Asks someone at Metafilter, linking to a Glamour article titled "Move Over, Normcore — Dadcore Is Here. What It Is, Plus 3 Takeaways to Apply to Your Non-Dad Closet."

Someone pointed out the obvious, that the "-core" suffix comes from "hardcore," but how did "-core" get into "hardcore" in the first place? "Hardcore" does not appear in the (unlinkable) Oxford English Dictionary, and "hard core" is only a "draft addition":
hard core adj. and n. (usu. as one word) orig. U.S., (a) adj. denoting harsh, aggressive, or extreme versions of various types of popular music (originally punk, now also rap, techno, etc.), typically faster, louder, or more experimental than related forms, and determinedly less mainstream; (b) n. any of various forms of popular music (often a variety of an established genre) regarded as particularly extreme, aggressive, or experimental.
But we use "hardcore" far beyond that music meaning, most notably for porn, but it's widely used, certainly by me. Some examples from the 10 years of this blog:
If you're hardcore enough to burn [artwork worth millions], why are you not hardcore enough to lie to the police?...

Ironically, this professor is teaching that it's all about power and you need to use hardcore tactics to win, and the student seems to have learned this lesson well. The edited video, dumped on the internet is a hardcore tactic, flipping the power on the old white guy....

I'm not purporting to interpret this scripture and won't argue about how it should really be read, but I think there is a scruple about calling attention to charity that some people might be hardcore about. Posting even anonymously on a website that is only about advertising charity could be taken as wrong. I note Jesus sounds rather hardcore about it and puts the stakes very high....

One of the reasons "We Won't Get Fooled Again" is a great song is because of the complicated ambivalence expressed by the character who sings it. A hardcore politico cannot use those words, even though a hardcore politico is likely to hear that song and mistakenly believe it expresses what he believes....

An innovative idea for a new law school would to use an old style hardcore Socratic Method approach. It's actually hard to find Kingsfield-type lawprofs any more; everybody's already competing to be the most nurturing. I'd like to see a school compete for students and faculty by offering a retro hardcore method....

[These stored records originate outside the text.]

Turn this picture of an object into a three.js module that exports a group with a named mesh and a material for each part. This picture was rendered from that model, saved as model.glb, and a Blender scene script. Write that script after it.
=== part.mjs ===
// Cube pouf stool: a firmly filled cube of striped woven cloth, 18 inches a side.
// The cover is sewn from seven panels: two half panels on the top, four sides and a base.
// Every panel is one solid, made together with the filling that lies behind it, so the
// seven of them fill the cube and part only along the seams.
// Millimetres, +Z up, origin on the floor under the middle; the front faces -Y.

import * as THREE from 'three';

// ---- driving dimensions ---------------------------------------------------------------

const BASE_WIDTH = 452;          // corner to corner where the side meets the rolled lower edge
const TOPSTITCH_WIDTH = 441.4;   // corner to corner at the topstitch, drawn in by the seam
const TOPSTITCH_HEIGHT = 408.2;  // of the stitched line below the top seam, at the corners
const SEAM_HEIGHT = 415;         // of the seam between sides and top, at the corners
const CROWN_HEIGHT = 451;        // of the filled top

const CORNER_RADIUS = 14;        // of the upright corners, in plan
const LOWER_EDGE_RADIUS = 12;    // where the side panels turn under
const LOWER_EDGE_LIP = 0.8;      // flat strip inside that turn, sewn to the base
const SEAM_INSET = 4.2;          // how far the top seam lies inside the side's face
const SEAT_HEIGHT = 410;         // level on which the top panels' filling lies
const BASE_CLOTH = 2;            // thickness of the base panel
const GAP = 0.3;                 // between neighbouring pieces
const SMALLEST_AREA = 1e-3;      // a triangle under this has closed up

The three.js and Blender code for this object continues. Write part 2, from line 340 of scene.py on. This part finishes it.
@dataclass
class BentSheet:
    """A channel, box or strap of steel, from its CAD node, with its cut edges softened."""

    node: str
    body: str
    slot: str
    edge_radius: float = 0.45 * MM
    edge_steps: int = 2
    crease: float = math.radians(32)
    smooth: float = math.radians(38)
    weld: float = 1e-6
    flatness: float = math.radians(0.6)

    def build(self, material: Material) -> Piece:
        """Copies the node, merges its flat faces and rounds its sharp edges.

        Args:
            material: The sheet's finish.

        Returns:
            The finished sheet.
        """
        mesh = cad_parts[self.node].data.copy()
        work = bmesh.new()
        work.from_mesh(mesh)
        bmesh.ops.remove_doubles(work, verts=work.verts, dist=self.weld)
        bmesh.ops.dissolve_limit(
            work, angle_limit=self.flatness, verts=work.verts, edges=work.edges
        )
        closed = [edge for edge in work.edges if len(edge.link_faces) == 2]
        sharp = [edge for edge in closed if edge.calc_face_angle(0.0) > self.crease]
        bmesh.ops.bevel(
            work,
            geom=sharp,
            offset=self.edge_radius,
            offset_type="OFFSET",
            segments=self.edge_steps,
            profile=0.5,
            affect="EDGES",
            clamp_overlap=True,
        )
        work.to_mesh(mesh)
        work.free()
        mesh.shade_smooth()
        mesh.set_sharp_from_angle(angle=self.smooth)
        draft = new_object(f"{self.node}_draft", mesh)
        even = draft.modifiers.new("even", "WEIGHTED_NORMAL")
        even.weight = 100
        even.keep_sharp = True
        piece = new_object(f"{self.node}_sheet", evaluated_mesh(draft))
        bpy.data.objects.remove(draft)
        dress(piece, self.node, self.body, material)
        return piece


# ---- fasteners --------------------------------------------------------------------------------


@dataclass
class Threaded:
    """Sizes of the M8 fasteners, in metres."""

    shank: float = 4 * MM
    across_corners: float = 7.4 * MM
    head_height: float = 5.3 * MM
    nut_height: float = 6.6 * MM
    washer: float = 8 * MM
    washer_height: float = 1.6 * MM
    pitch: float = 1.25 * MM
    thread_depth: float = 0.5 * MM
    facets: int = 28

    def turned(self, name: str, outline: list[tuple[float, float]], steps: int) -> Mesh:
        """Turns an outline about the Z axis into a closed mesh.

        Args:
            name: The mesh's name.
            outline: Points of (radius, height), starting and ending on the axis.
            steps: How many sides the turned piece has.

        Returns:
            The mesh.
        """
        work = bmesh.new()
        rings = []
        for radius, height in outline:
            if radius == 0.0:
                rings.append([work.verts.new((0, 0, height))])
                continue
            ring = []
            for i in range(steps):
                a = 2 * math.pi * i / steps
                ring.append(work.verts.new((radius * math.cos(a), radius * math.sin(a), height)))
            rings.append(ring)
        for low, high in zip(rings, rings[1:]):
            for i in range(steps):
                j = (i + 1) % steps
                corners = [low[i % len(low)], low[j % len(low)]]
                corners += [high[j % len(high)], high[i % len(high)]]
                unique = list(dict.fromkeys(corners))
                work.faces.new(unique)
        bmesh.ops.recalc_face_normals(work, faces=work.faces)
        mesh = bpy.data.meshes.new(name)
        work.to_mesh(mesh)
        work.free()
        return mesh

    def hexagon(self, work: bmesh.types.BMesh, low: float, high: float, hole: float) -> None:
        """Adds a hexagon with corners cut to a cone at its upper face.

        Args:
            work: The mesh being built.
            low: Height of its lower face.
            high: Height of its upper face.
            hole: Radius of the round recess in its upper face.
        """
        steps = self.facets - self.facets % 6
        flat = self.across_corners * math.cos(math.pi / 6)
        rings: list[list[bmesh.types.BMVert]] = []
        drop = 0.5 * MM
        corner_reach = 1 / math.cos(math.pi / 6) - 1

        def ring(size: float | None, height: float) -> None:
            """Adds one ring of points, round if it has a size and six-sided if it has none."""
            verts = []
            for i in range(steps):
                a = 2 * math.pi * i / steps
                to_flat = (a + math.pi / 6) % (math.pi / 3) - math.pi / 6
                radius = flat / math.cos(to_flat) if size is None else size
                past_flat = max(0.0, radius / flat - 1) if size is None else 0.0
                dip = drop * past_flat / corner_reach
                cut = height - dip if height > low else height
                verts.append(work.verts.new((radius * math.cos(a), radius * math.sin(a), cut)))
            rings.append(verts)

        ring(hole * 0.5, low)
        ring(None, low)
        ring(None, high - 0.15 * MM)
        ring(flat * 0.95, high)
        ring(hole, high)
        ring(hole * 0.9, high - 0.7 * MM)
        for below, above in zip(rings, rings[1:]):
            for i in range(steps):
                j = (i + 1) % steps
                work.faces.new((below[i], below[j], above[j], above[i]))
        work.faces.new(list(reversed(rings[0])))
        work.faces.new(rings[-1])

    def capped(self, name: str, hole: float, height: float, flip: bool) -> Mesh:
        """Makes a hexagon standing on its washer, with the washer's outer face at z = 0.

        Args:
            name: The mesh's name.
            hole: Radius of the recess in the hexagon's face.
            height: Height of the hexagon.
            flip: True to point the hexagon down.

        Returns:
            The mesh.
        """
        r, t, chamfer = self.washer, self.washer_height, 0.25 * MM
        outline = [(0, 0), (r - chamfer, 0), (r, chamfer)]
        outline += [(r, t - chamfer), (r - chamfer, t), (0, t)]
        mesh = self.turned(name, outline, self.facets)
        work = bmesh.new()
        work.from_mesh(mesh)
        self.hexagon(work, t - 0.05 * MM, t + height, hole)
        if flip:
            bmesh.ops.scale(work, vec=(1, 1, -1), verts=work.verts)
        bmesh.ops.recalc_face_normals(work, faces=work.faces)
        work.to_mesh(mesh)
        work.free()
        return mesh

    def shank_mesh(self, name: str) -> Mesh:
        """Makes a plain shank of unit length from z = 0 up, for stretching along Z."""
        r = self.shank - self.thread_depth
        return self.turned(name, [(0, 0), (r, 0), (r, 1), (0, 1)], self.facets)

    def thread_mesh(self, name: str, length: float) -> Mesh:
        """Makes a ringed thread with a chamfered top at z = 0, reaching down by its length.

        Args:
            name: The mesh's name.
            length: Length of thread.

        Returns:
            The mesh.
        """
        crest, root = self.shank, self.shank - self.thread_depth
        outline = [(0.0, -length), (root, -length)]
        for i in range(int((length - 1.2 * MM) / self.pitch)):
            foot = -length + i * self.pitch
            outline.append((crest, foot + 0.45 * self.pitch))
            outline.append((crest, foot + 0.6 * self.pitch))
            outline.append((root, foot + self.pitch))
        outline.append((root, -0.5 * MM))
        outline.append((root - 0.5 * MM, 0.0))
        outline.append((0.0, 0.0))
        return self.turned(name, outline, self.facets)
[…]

If one of the hardcore righties had won the Republican nomination, I would probably have gone for Obama. But Mitt Romney got the nomination, which is what I had been hoping for (after Mitch Daniels decided not to run)....

What's toxic about debate, disagreement, and hardcore argument? When was feminism ever supposed to be about being nice to anybody?...

Would East and West Pakistan be one country today if the government hadn't been so hardcore about Urdu?...

If you were a fan of "Fraggle Rock," you may remember that the Fraggles called Doc's workroom "outer space," and if you're an incredibly hardcore fan of the Althouse blog, you may remember that that there is a room in my house that we call "outer space." We've been calling it that since the '80s....

Tom Ford is more hardcore about men in shorts than I am....

You may imagine that Madison is a place where government nannies coddle the populace, but when it comes to facing winter, we are hardcore northerners. No whining. Be tough. Deal with it. We don't submit to Nature. We're having a Snow Action Day....

It's all about the clavicle, the clavicle that you've etched out through hardcore exercise and stringent dieting....

I wouldn't want all nine [Supreme Court Justices] to be flexible pragmatists. Having a hardcore originalist or two in the mix is a moderating safeguard. But don't give me five of them!...

I came away surprised that some people, especially the libertarians, were hardcore, true believers, wedded to an abstract version of an idea and unwilling to look at how it played out in the real world.
There's also "softcore," a word I'm using for the first time on this blog right now, oddly enough. "Softcore," a less useful word that "hardcore," is reserved as a contrast to "hardcore." It's a back-formation, like "underwhelm," not a real word in itself. And I say that acknowledging the contestable reality of hardcore as a word in itself.